How the cookies got their name isn’t known, but there are several theories, according to Jonah Freud, who published a book in 2012 about Dutch-Jewish cuisine.

Under one theory, the jodenkoeken’s simple recipe – they require only butter, flour and sugar – was created by a non-Jewish baker whose last name was “De Jode”. But that man, if he existed, has never been identified.

Another theory, Freud said, holds that an unnamed Amsterdam Jew sold the original recipe to Lotus Bakeries, which made it famous.

According to a third theory, the biscuits were named jodenkoeken because of their simplicity at a time when many Amsterdam Jews were poor.

“But then they have lots and lots of sugar, more than other cookies, which would have been a luxury product in the 19th century, so they weren’t your typical poor people’s food at all,” Freud said.

A fourth hypothesis is that the cookies were introduced by Sephardic Jews who travelled on shipping lines that connected Northern Europe with the Iberian Peninsula’s Bay of Biscay. Advocates for this theory point to the fact that some parts of Norway and Denmark also have a very similar pastry called jodekaker in Norwegian and Danish, while Iceland has a sugarless variant called gyðingakökur, all of which are far less popular and well known than jodenkoeken are in the Netherlands.

Whatever their origin, Freud said, “Everybody likes jodenkoek in the Netherlands and beyond. So why would we Jews want to distance ourselves from such a tasty treat?”

Many Dutch Jews have jodenkoeken stories. Palache recalled laughing when a former boyfriend, who wasn’t Jewish, brought home jodenkoeken. It was the first time she had them in her home.

Barry Mehler, a New York-born Jewish Amsterdammer and organiser of the city’s main annual Chanukah concert, also bought jodenkoeken for laughs once to give as a gift to a Jewish colleague from abroad. Asked to explain the joke, Mehler said, “What’s to analyse? It’s just comical. A Jew giving Jew cookies to another Jew.”

“They’re cookie-washing the jodenkoeken is what they’re doing,” Mehler said.

Dutch Jews haven’t always been so nonchalant about desserts named for them.

Naftaniel said he received dozens of complaints in 2005 when he was heading the antisemitism watchdog group from Jews about the reintroduction of a discontinued candy called jodenvet (Jew fat). The name is offensive because it “makes people think about grilling Jews”, Naftaniel said at the time. He said then that jodenkoeken did not carry any problematic connotations. The candy was renamed “chest honey” following the protest.

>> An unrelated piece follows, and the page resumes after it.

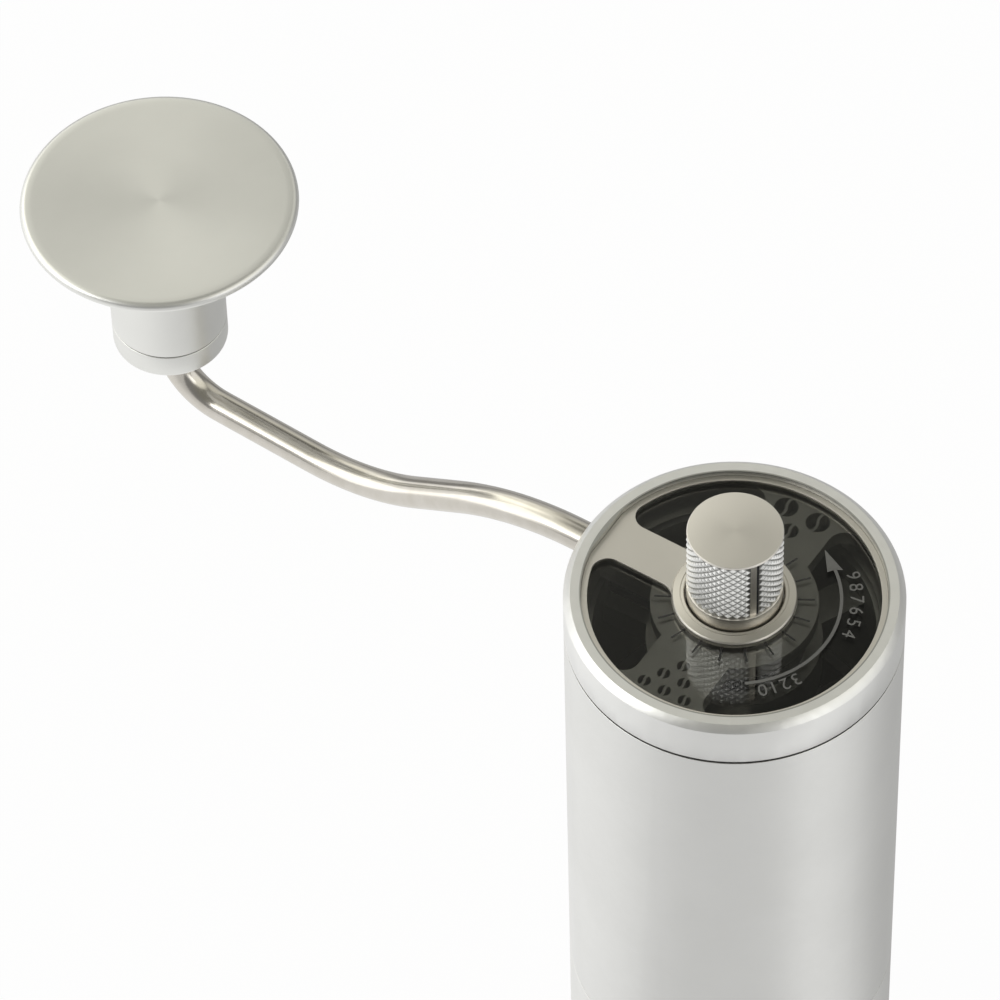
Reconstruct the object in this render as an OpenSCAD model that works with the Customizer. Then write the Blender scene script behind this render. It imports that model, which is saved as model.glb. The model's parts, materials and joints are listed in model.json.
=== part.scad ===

More recently, Dutch confectioners changed other desserts’ names. One product, a marshmallow-cream cake coated with chocolate, was called negerzoen (Negro kiss). It now goes by just Kisses. (The cookie is a lot like an Israeli Krembo.) And the chain store HEMA, something of a Dutch Target, last year renamed moorkope (moors’ heads) as chocolate balls.

Black Dutch advocates pressed for changing the negerzoen name. Many Dutch Jews, including Palache and Mehler, also found that name inappropriate.

Patisserie Pater, which makes Davelaar, said it wasn’t responding to any outside pressure around jodenkoeken when it changed the name.

Max Moszkowicz, a Dutch-Jewish filmmaker and radio presenter, said he appreciated Patisserie Pater’s attempt to support Jews.

“But it’s unnecessary and unfortunate,” Moszkowicz, 39, said. “Because finally there’s something named for the Jews that’s nice and that everyone likes, and they take it away from us to be politically correct.”